公開日 2019年2月7日
更新日 2019年2月28日
- 地域
- その他
- 名称
- 土器は語る(どきはかたる)
- 所在
- 備考
- 平成4年9月調べ
- 説明
- “裏の畑でポチが鳴く 正直じいさん掘ったなら・・・”という童謡でも知られる「花咲かじいさん」のお話を、皆さんもご存知のことと思います。
正直じいさんがポチの言うとおりの場所を掘ると、大判小判がザクザクと出てくるのですが、敵役の意地悪じいさんが掘るところからは、石や瓦や茶碗のかけらといったゴミばかり、ここで意地悪じいさんはたいそう怒ってしまうのです。ところが時は現代、このような“瓦礫の山”を掘りあてては、たいそう喜ぶ人たちもいます。彼らは遺跡の発掘調査にあたる調査員たちです。

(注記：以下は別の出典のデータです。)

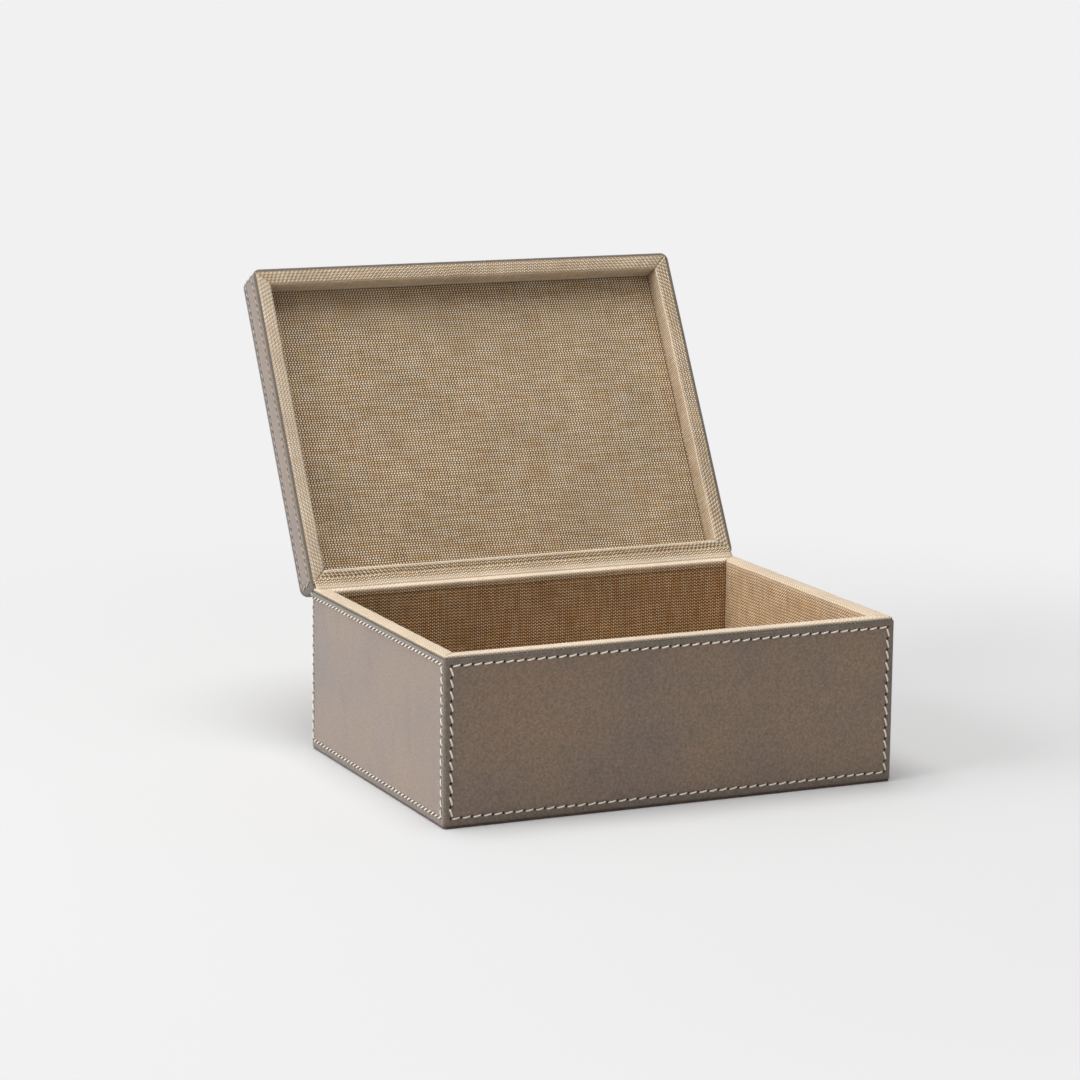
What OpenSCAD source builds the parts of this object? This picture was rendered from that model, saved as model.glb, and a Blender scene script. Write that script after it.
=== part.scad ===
// Hinged box for papers: boards covered with stitched leather outside and woven linen inside.
// The origin is the middle of the underside, +X to the right, the front faces -Y, and +Z is up.

/* [Box] */
// Outside width, left to right
box_w = 260; // [200:1:340]
// Outside depth of the base, front to back
box_d = 186; // [140:1:260]
// Height of the base from the table to its leather edge
base_h = 89; // [60:1:140]
// Height of the lid from its leather edge to its top
lid_h = 18.8; // [18:0.2:40]
// How far the shut lid reaches past the base's front, to lift it by
lid_over = 3; // [0:0.5:4]
// How far the lid stands open, measured from closed
lid_angle = 119.3; // [100:0.1:130]

/* [Walls] */
// Thickness of the leather panels
leather_t = 2; // [1.6:0.1:2.4]
// Thickness of the four side boards
board_t = 6.4; // [5:0.1:8]
// Thickness of the board under the base
bottom_board_t = 5; // [3:0.1:8]
// Thickness of the board in the lid's top
top_board_t = 3.1; // [2.5:0.1:4]
// Thickness of the linen lining, with the card that it is drawn over
linen_t = 1.2; // [0.8:0.1:1.6]
// How far the linen rim stands past the leather edge
rim_rise = 0.4; // [0.2:0.1:0.5]
// Thickness of the leather sheet under the base
underside_t = 1.2; // [0.8:0.1:2]

/* [Corners] */
// Outer radius of the base's upright corners
base_corner_r = 1.8; // [1:0.1:2]
// Outer radius of the lid's upright corners
lid_corner_r = 4.5; // [2:0.1:4.5]
// Rounding of a leather panel's burnished edges
burnish_r = 0.7; // [0.3:0.1:1]
// Rounding of the boards under the rolled linen rim
board_ease_r = 1.3; // [0.5:0.1:2]

/* [Hinge] */
// Gap between the two leather edges when the lid is shut
hinge_gap = 1.3; // [1.2:0.1:1.8]
// Thickness of the leather spine that is tucked behind the back panels
spine_t = 0.8; // [0.6:0.1:1]
// How far the spine reaches behind each back panel
spine_tuck = 11; // [6:0.5:12]
// Thickness of the linen strip over the two back rims
strip_t = 0.6; // [0.4:0.1:0.8]

/* [Stitching] */
// Distance from hole to hole on the front, back and top panels
stitch_pitch = 5.9; // [5:0.1:8]
// The same in the level rows of the two side panels, which are sewn finer
side_row_pitch = 4.5; // [4:0.1:8]
// The same in the upright rows of the two side panels
side_column_pitch = 5.3; // [4:0.1:8]
// Distance of a stitched row from the panel's edge
stitch_inset = 4.5; // [3.5:0.1:6]
// The same on the narrow panels round the lid
lid_stitch_inset = 3.8; // [3.5:0.1:4.5]
// Part of the distance between two holes that shows thread
thread_share = 0.77; // [0.6:0.01:0.8]
// Width of the waxed thread
thread_w = 0.85; // [0.5:0.05:1]
// How far the thread stands above the leather
thread_rise = 0.4; // [0.2:0.05:0.5]
// Width of a pricked hole, corner to corner
hole_w = 1.3; // [0.8:0.1:1.4]
// Slant of a stitch in a level row
row_slant = 10; // [0:1:20]
// Slant of a stitch in an upright row
column_slant = 18; // [0:1:25]

/* [Hidden] */
$fn = 48;

// Sides are numbered anticlockwise, seen from above
front = 0;
right = 1;
back = 2;
left = 3;

// A tray is the base or the lid: its height, the thickness of its outer cover and of its floor board, its depth
lid_d = box_d + lid_over;
base_tray = [base_h, underside_t, bottom_board_t, box_d];
lid_tray = [lid_h, leather_t, top_board_t, lid_d];
function panel_h(tray) = tray[0] - tray[1];
function floor_depth(tray) = tray[0] - tray[1] - tray[2];

wall_t = leather_t + board_t + linen_t;
rim_r = board_ease_r + linen_t;
// The floor linings and the underside sheet lie this far inside what surrounds them
slip = 0.1;
// The hinge strips lie this far clear of what is round them
hinge_play = 0.05;
underside_inset = 0.4;
over = 1;

hinge_y = box_d / 2;
hinge_z = base_h + hinge_gap;
strip_w = box_w - 2 * wall_t - 2;
spine_w = box_w - 2 * leather_t - 2 * board_t;

leather_grey = "#8C8177";
edge_grey = "#6B6A62";
board_brown = "#A5845C";
linen_tan = "#B9A284";
linen_cream = "#D8CAB0";
thread_cream = "#E9E2D2";

// Lengths and distances of one side

// Length of the wall on a side, and distance of its outer face from the middle
function span(side, tray) = side % 2 == 0 ? box_w : tray[3];
function reach(side, tray) = (side % 2 == 0 ? tray[3] : box_w) / 2;

// How far the rim is lowered on a side, to take the linen strip on the back walls
function rim_drop(side) = side == back ? strip_t + hinge_play : 0;
// What the leather spine takes from the outer face of a board
function tuck_t(side) = side == back ? spine_t + 2 * hinge_play : 0;
// Where the board under the rim starts, from the leather edge inwards
function board_start(side) = linen_t - rim_rise + rim_drop(side);

// Places

module on_side(side) rotate([0, 0, 90 * side]) children();

// Turns a flat shape drawn as (right, up) on to the outer face of a side
module on_face(side, tray, z) on_side(side) translate([0, -reach(side, tray), z]) rotate([90, 0, 0]) children();

// Draws a section, given as (inwards, up), along the whole wall
module along_wall(length) rotate([90, 0, 90]) linear_extrude(length, center = true) children();

// A tray is drawn with its leather edge at zero and its floor upwards, as the lid lies when shut
module base_place() translate([0, 0, base_h]) mirror([0, 0, 1]) children();
module lid_place()
  translate([0, hinge_y, hinge_z]) rotate([-lid_angle, 0, 0]) translate([0, -lid_d / 2, 0]) children();

// Flat shapes

module rounded_plan(w, d, r) {
  square([w, d - 2 * r], center = true);
  square([w - 2 * r, d], center = true);
  for (x = [-1, 1], y = [-1, 1])
    translate([x * (w / 2 - r), y * (d / 2 - r)]) circle(r);
}

// Plan of a wall layer from depth a to depth b, mitred at both ends
module mitred_plan(side, tray, a, b) {
  s = span(side, tray) / 2;
  q = reach(side, tray);
  polygon([[-s + a, -q + a], [s - a, -q + a], [s - b, -q + b], [-s + b, -q + b]]);
}

// Section of a wall layer whose inner corner at the rim is rounded: x inwards, y away from the rim
module eased_section(w, h, r) {
  translate([0, r]) square([w, h - r]);
  square([w - r, h]);
  translate([w - r, r]) circle(r);
}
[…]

平成四年の七月に古園石仏前庭部で行われた発掘調査の際もやはりそうでした。この調査は古園石仏の保存修理工事で仏像の下部が整備されるため、事前の遺構確認のために行ったものです。
この調査では、古園十三仏の前に一列に並ぶ須弥壇(外界と聖域を区切り、仏像が鎮座する壇)の石積と、中尊の大日如来の裳懸座(懸け布をあしらった台座)が見つかりました。そしてこれらの石がどのように据えられているかを確認するために掘ったサブトレンチ(小さな試掘溝)からは、わずか一坪にも満たない面積ながら、完全な形のものと、それに近い土器がなんと54点も出土したのです。

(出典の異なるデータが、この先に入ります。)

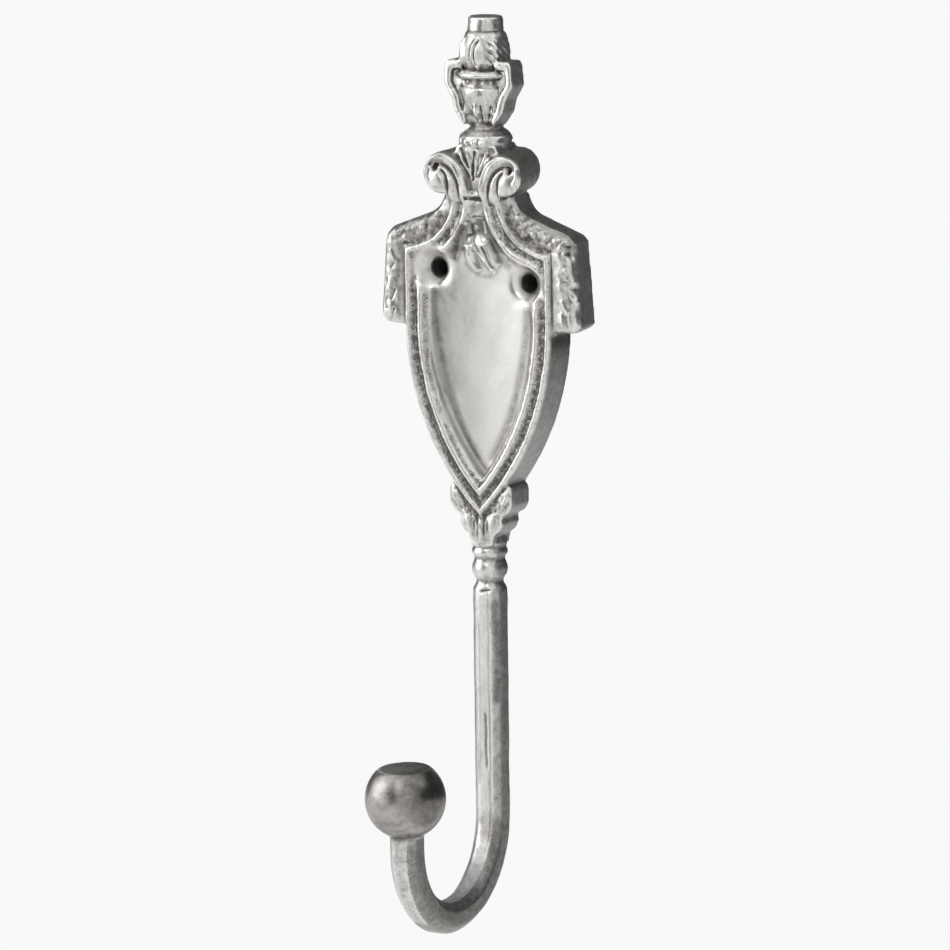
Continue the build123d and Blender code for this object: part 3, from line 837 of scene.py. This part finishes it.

これらの土器は、土師質土器と呼ばれる素焼きの土器と、黒っぽい色をして、表面がツルツルしている瓦器という土器の2種類です。器の形態は坏(食物を盛ったり、液体を飲むための器)、皿(食物や液体を盛るほか、油を入れて灯りとしても用いる)、仏華器(花びん)3種類があります。

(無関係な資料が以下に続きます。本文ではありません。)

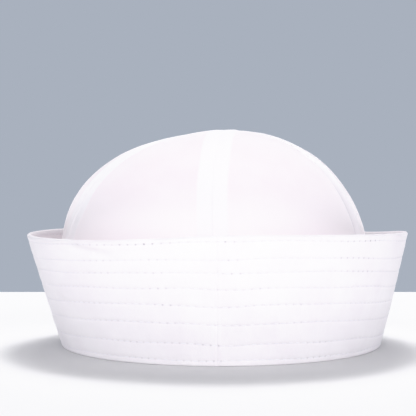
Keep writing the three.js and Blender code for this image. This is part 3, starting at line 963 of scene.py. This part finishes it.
def floor_white():
    material = bpy.data.materials.new("floor_white")
    nodes = Nodes(material)
    nodes.shader.inputs["Base Color"].default_value = FLOOR_COLOUR
    nodes.shader.inputs["Roughness"].default_value = 0.9
    return material


# The model is built round the base's centre, and moved so that the brim's outline is centred on the origin.
centre_x = 0.0
brim = make_brim()
corners = np.array([vertex.co for vertex in brim.data.vertices])
centre_x = (corners[:, 0].min() + corners[:, 0].max()) / 2
for vertex in brim.data.vertices:
    vertex.co.x -= centre_x

gores = {}
for gore_name, seam, next_seam in zip(GORE_NAMES, SEAM_BEARINGS, SEAM_BEARINGS[1:] + [FULL_TURN]):
    gores[gore_name] = make_gore(gore_name, seam, next_seam)

_, FRONT_RIGHT, BACK_RIGHT, _, BACK_LEFT, FRONT_LEFT = SEAM_BEARINGS
bands = {
    "long": make_long_band(),
    "front_right": make_side_band("front_right", FRONT_RIGHT, BACK_RIGHT),
    "back_right": make_side_band("back_right", BACK_RIGHT, FRONT_RIGHT),
    "back_left": make_side_band("back_left", BACK_LEFT, FRONT_LEFT),
    "front_left": make_side_band("front_left", FRONT_LEFT, BACK_LEFT),
}
outer_stitches = make_row_stitches("brim_stitches_outer", pinch_depth, 1)
inner_stitches = make_row_stitches("brim_stitches_inner", inner_face_depth, -1)


def dress(piece, material, slot, *nodes):
    """Gives a piece its material and its place in the part."""
    piece.data.materials.clear()
    piece.data.materials.append(material)
    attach(piece, "root")
    if nodes:
        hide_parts(*nodes)


crown_material, seam_material = crown_cotton(), seam_cotton()
brim_material, thread_material = brim_cotton(), thread_cotton()
for gore_name, gore in gores.items():
    dress(gore, crown_material, "crown_cotton", f"crown_gore_{gore_name}")
for band_name, band in bands.items():
    dress(band, seam_material, "seam_cotton", f"crown_seam_band_{band_name}")
dress(brim, brim_material, "brim_cotton", "brim")
dress(outer_stitches, thread_material, "brim_cotton")
dress(inner_stitches, thread_material, "brim_cotton")


# Floor, lights and camera

FLOOR_HALF_WIDTH = 3.0
FLOOR_FRONT = -3.0
FLOOR_BACK = 0.364
WALL_COLOUR = rgb(169, 177, 190)
CEILING_COLOUR = rgb(156, 154, 159)
WALL_END = 0.3  # of the way from level to straight up
CEILING_START = 0.8
HIGHLIGHT_KNEE = 0.9
HIGHLIGHT_LIMIT = 1.02
HIGHLIGHT_END = 4.0
HIGHLIGHT_STEPS = [0.0, 0.25, 0.5, 1.0, 1.6, 2.4, 4.0, 6.0]  # the curve's points, in room above the knee
COMBINED_CURVE = 3
CAP_MIDDLE = (0.0, 0.0, 0.06)
BEHIND = (0.05, 0.9, 1.8)
CAMERA_X = 0.0016
CAMERA_DISTANCE = 0.6184
CAMERA_HEIGHT = 0.0798
CAMERA_LENS = 89.5
CAMERA_SHIFT = -0.0293


def make_floor():
    mesh = bpy.data.meshes.new("floor")
    sides = [
        (-FLOOR_HALF_WIDTH, FLOOR_FRONT, 0),
        (FLOOR_HALF_WIDTH, FLOOR_FRONT, 0),
        (FLOOR_HALF_WIDTH, FLOOR_BACK, 0),
        (-FLOOR_HALF_WIDTH, FLOOR_BACK, 0),
    ]
    mesh.from_pydata(sides, [], [(0, 1, 2, 3)])
    mesh.materials.append(floor_white())
    floor = bpy.data.objects.new("floor", mesh)
    bpy.context.scene.collection.objects.link(floor)
    return floor


def make_light(name, place, size, watts, colour):
    """A soft lamp that points at the cap and isn't seen itself."""
    light = bpy.data.lights.new(name, "AREA")
    light.shape = "RECTANGLE"
    light.size, light.size_y = size
    light.energy = watts
    light.color = colour
    lamp = bpy.data.objects.new(name, light)
    lamp.location = place
    lamp.rotation_euler = (Vector(CAP_MIDDLE) - Vector(place)).to_track_quat("-Z", "Y").to_euler()
    lamp.visible_camera = False
    bpy.context.scene.collection.objects.link(lamp)
    return lamp


def make_world():
    """A pale studio wall all round, darker overhead, so that its light comes from the sides."""
    world = bpy.data.worlds.new("studio")
    bpy.context.scene.world = world
    world.use_nodes = True
    tree = world.node_tree
    background = next(n for n in tree.nodes if n.type == "BACKGROUND")
    direction = tree.nodes.new("ShaderNodeTexCoord")
    parts = tree.nodes.new("ShaderNodeSeparateXYZ")
    ramp = tree.nodes.new("ShaderNodeValToRGB")
    ramp.color_ramp.elements[0].position = WALL_END
    ramp.color_ramp.elements[0].color = WALL_COLOUR
    ramp.color_ramp.elements[1].position = CEILING_START
    ramp.color_ramp.elements[1].color = CEILING_COLOUR
    tree.links.new(direction.outputs["Generated"], parts.inputs[0])
    tree.links.new(parts.outputs[2], ramp.inputs[0])
    tree.links.new(ramp.outputs[0], background.inputs["Color"])


def soften_highlights(view):
    """A tone curve for white cloth: straight up to a knee, then ever flatter towards full white."""
    view.use_curve_mapping = True
    mapping = view.curve_mapping
    mapping.use_clip = False
    mapping.clip_max_x = HIGHLIGHT_END
    curve = mapping.curves[COMBINED_CURVE]
    curve.points[0].location = (0.0, 0.0)
    curve.points[-1].location = (HIGHLIGHT_END, 1.0)
    room = HIGHLIGHT_LIMIT - HIGHLIGHT_KNEE
    for x in HIGHLIGHT_KNEE + room * np.array(HIGHLIGHT_STEPS):
        height = min(1.0, HIGHLIGHT_KNEE + room * (1 - math.exp(-(x - HIGHLIGHT_KNEE) / room)))
        point = curve.points.new(x, height)
        point.handle_type = "AUTO_CLAMPED"
    for point in list(curve.points)[:2]:
        point.handle_type = "VECTOR"
    mapping.update()


floor = make_floor()
make_world()
make_light("front", place=(-0.1, -1.74, 0.36), size=(2.0, 0.4), watts=14.5, colour=(1.0, 0.99, 0.985))
make_light("left", place=(-1.1, -0.75, 1.35), size=(0.8, 0.6), watts=3.3, colour=(0.99, 0.98, 0.99))
make_light("right", place=(1.45, -0.9, 0.9), size=(0.8, 0.6), watts=4.9, colour=(1.0, 0.98, 0.99))
make_light("back", place=BEHIND, size=(0.35, 0.35), watts=18.0, colour=(1.0, 0.99, 0.99))

# A lamp for the floor alone makes it white where the cap casts no shadow on it.
floor_lamp = make_light("floor_lamp", place=BEHIND, size=(1.0, 1.0), watts=20.0, colour=(1.0, 1.0, 1.0))
lit_by_floor_lamp = bpy.data.collections.new("lit_by_floor_lamp")
lit_by_floor_lamp.objects.link(floor)
floor_lamp.light_linking.receiver_collection = lit_by_floor_lamp
camera = bpy.data.cameras.new("camera")
camera.lens = CAMERA_LENS
camera.shift_x = CAMERA_SHIFT
camera_object = bpy.data.objects.new("camera", camera)
camera_object.location = (CAMERA_X, -CAMERA_DISTANCE, CAMERA_HEIGHT)
camera_object.rotation_euler = (math.pi / 2, 0, 0)
bpy.context.scene.collection.objects.link(camera_object)
bpy.context.scene.camera = camera_object
bpy.context.scene.view_settings.view_transform = "Standard"
soften_highlights(bpy.context.scene.view_settings)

これらの土器は、12世紀中頃のものと、14世紀前半頃のものとの2つに分かれます。これらはいずれも須弥壇や裳懸座を据えるために整地された土の中から出ています。この土の中からは14世紀より新しい遺物が出土していないことから、この土が14世紀前半に敷かれたことがわかります。つまり、須弥壇も裳懸座もこの時期に造られたことがわかるのです。
また、それより古い12世紀中頃の土器も大量に出土したことは、この時期にも何かがあったことを示しています。古園石仏の前庭部には中世に石仏を覆う建物があったことが知られていますが、この礎石の状況から、新旧2時期の建物があったことが判っています。以前の調査と、今回の土器の出土状況から、古い時期の建物は12世紀後半に、新しい方は14世紀前半に造られたことが考えられるのです。また、今回出土した裳懸座や須弥壇も、新しく建物を建てた時にあわせて造られたのでしょう。
古い方の建物は、これまでの調査の成果から、古園石仏が彫られてまもなく建てられたことが考えられています。古い方の建物が12世紀後半代に建てられた可能性が強くなったことは、今まで確証の少なかった石仏の造立年代の問題に一つの手掛かりを与えるものでもあるといえるでしょう。
遺跡の年代を知る手掛かりとなる土器や瓦、一見単なるガラクタのようであっても、歴史の謎に迫るには、黄金以上の価値があるのです。